The story of Atari is also the origin story of Apple: Steve Jobs got his first job there; Steve Wozniak developed their Breakout game; and together, before they founded Apple Computer Inc., the Steves tried selling the Apple II to Atari.
But how did the filmmakers spin the Atari content out from the original documentary without detracting from it? Turns out there was a marketing miscommunication: the first film was only the first part of a series, with each installment focusing on a different computer and company.
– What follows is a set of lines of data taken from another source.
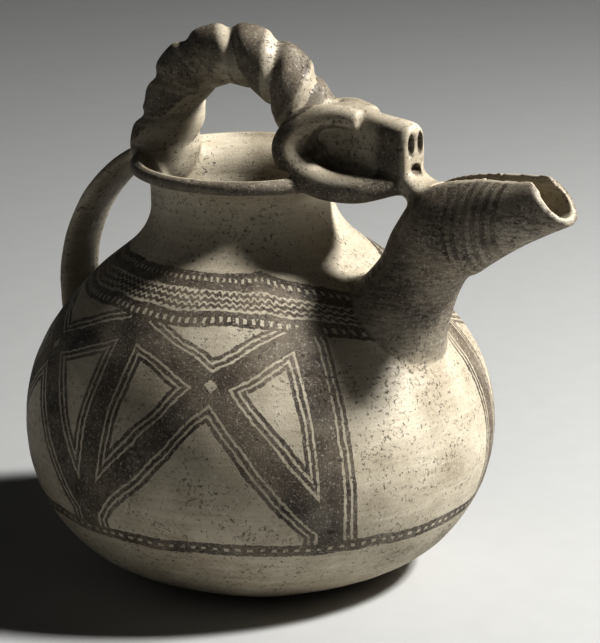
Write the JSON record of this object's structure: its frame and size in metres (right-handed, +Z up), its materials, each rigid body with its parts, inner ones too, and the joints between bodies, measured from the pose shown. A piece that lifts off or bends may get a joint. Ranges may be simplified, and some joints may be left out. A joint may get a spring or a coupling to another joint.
{
  "type": "spouted pottery jug with basket handle",
  "caption": "Round-bellied hand-built pottery jug with a flaring mouth, long open beak spout, twisted basket handle, rear strap handle and a ram's head with curled horns",
  "frame": {"origin": "centre of the flat underside, on the surface the jug stands on", "axes": "+Z up, +X along the beak away from the strap handle; the jug is mirrored left and right of the XZ plane"},
  "size_m": [0.3062, 0.24, 0.2794],
  "materials": {
    "fired_clay": "burnished pale slip with worn dark painted ornament"
  },
  "bodies": {
    "root": {"jug": "fired_clay"}
  },
  "joints": []
}
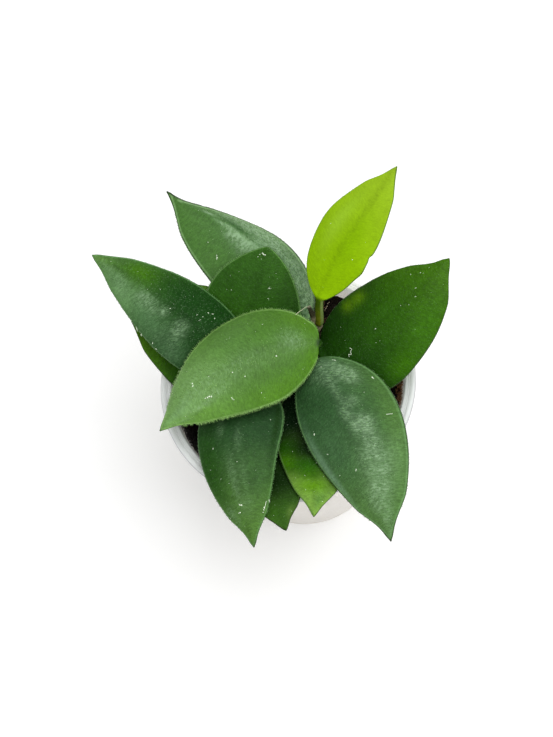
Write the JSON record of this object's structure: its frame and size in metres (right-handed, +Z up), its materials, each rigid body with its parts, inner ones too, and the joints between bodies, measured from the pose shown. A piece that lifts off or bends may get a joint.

What I thought was a broader overview of the 8-bit generation, and which I backed based on its interviews with Steve Wozniak, turned out to be subtitled The Commodore Wars.
Admittedly, I should’ve read the project’s description more closely: "We resolved to release a single long run episode by the working title of Growing The 8 Bit Generation, focused on the home computer explosion and Commodore role in the personal computer revolution." But I usually count on a Kickstarter’s campaign video to detail a project — and this project had no video.
That’s not the only reason I feel conflicted about their second Kickstarter. I understand that, logistically, launching another crowdfunding campaign while the first remains unfulfilled makes perfect sense: the first documentary is already content-locked and is in the final stages of production, freeing the directors to begin work on editing another film. But emotionally and politically, it’s a gamble, as Comcept discovered with the Mighty No. 9 and Red Ash campaigns. It feels like the directors are asking us to double down.
For almost half a decade now, I’ve been expecting a DVD of a documentary about Apple and its contemporaries. Such a thing may exist as future installments in this DVD series are produced — but it’s not what I’ve been promised, it’s not what I paid for, and I find myself a skeptical customer to be asking for more money and faith from.